In the first half of the 2024 fiscal year, L’Occitane’s net sales in China declined further, accounting for only 12.6%. Consequently, amid declining profitability, L’Occitane has been continually advancing its investments in the Chinese market.
L’Occitane has undertaken robust marketing campaigns and flexible product strategies in the Chinese market to enhance the visibility and relevance of its core brand in key markets. L’Occitane en Provence, the flagship brand, boasts the largest marketing budget, investing heavily in major markets, particularly China, as well as in other strategic markets and channels such as the United States, Japan, South Korea, and travel retail. Despite consumer confidence in the overall economy weakening, sales of the core brand in China saw a significant 22% growth in the first half of the 2024 fiscal year, calculated at fixed exchange rates, demonstrating considerable success.
Additional investments in China are focused on key categories like facial care, body care, and hair care. This includes impactful marketing campaigns for their best-selling products, aimed at enhancing brand awareness and increasing average transaction value to offset reduced foot traffic offline.
Moreover, L’Occitane highlighted one of its major marketing initiatives in the first half of 2024 in China, centered around elevating the visibility and relevance of its best-selling Almond series. This initiative features lifestyle-oriented content marketing and occasion-based Key Opinion Leader (KOL) collaborations, leveraging partnerships with social platforms like Xiaohongshu, and cross-promotional activities with high-end yoga studios. This campaign delivered robust double-digit sales growth for the Almond series from January to September 2023.

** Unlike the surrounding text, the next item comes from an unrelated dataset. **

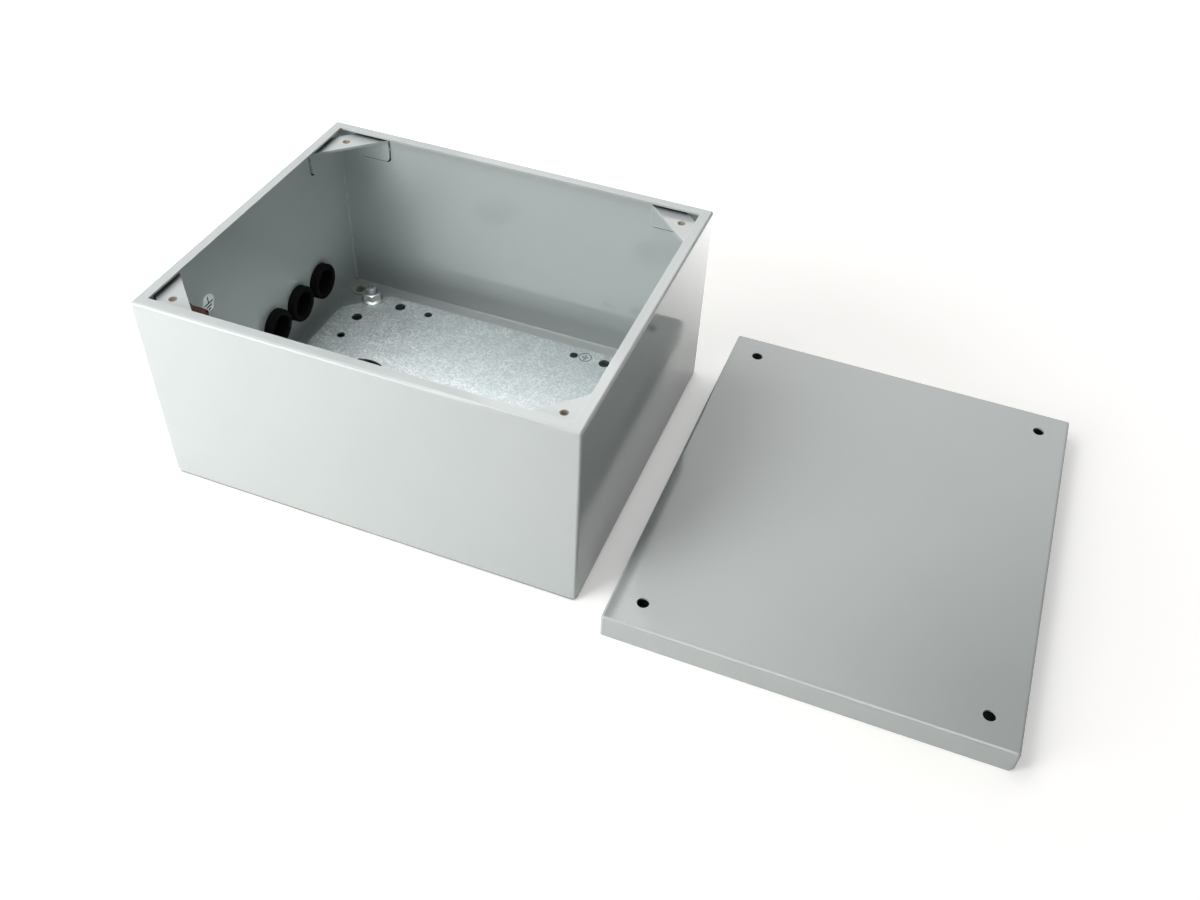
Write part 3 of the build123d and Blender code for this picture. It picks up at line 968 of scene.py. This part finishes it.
world = bpy.data.worlds.new("studio")
bpy.context.scene.world = world
world.use_nodes = True
tree = world.node_tree
tree.nodes.clear()
rays = node(tree, "LightPath")
backdrop, shine, daylight = (
    node(tree, "Background", {"Color": plain_white, "Strength": level}).outputs["Background"]
    for level in (world_seen, world_gloss, world_light))
around = daylight
for kind_of_ray, glow in (("Is Glossy Ray", shine), ("Is Camera Ray", backdrop)):
    inputs = {0: rays.outputs[kind_of_ray], 1: around, 2: glow}
    around = node(tree, "MixShader", inputs).outputs["Shader"]
node(tree, "OutputWorld", {"Surface": around})
print("wall and world ready")

# %% [markdown]
# ## The lamps
# Five soft boxes light the box. Two stand in front and to the left, one high and one low, and make
# the front wall the brightest side. Two hang over the left wall, and one large one behind lifts
# the lid. The high one in front and the one behind aren't mirrored, because the wall and a sixth
# box take that part: the one overhead is only there to be mirrored, and draws the thin bright
# line along the bends of the front rim and the lid. The powers were fitted: each lamp was rendered
# alone, and the mix that gives the photograph's tones on the walls, the plate and the lid was
# solved from those pictures.


# %% Lamps
def softbox(name, place_mm, aim_mm, size_mm, power, lights=True, mirrored=True):
    """A rectangular area lamp that faces a point."""
    bpy.ops.object.light_add(type="AREA", location=place(*place_mm))
    lamp = bpy.context.object
    lamp.name = name
    lamp.data.shape = "RECTANGLE"
    lamp.data.size = size_mm[0] * MM
    lamp.data.size_y = size_mm[1] * MM
    lamp.data.energy = power
    lamp.rotation_mode = "QUATERNION"
    lamp.rotation_quaternion = (place(*aim_mm) - lamp.location).to_track_quat("-Z", "Y")
    lamp.visible_diffuse = lights
    lamp.visible_glossy = mirrored


softbox("high_front_left", (-900, -1000, 1700), (60, 50, 70), (1200, 1200), 14.8, mirrored=False)
softbox("low_front_left", (-450, -800, 350), (0, -100, 70), (500, 500), 6.3)
softbox("over_left_wall", (-250, 350, 1000), (0, 0, 70), (700, 700), 2.8)
softbox("close_over_left", (-350, 50, 800), (0, 0, 70), (500, 500), 1.4)
softbox("behind", (200, 1700, 1200), (130, 0, 0), (1400, 1000), 7.2, mirrored=False)
softbox("overhead_shine", (25, -600, 1600), (25, -450, 0), (1350, 1000), 26, lights=False)
print("six lamps ready")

L’Occitane stated that its high-end brand ELEMIS experienced a sales growth of over 200% in the first half of the 2024 fiscal year in China. This surge was attributed to accelerated marketing investments on social media channels, particularly highlighting its globally popular products like the Pro-Collagen Cleansing Balm. Key Opinion Leaders (KOLs) conducting live streaming sessions on platforms like Douyin also significantly contributed to the brand’s sales growth.
Overall, L’Occitane’s acquisition of Dr. Vranjes Firenze is a crucial step in enriching its product portfolio and seeking high-quality assets to enhance profitability. For L’Occitane, the Chinese market is poised to be pivotal in elevating its profitability.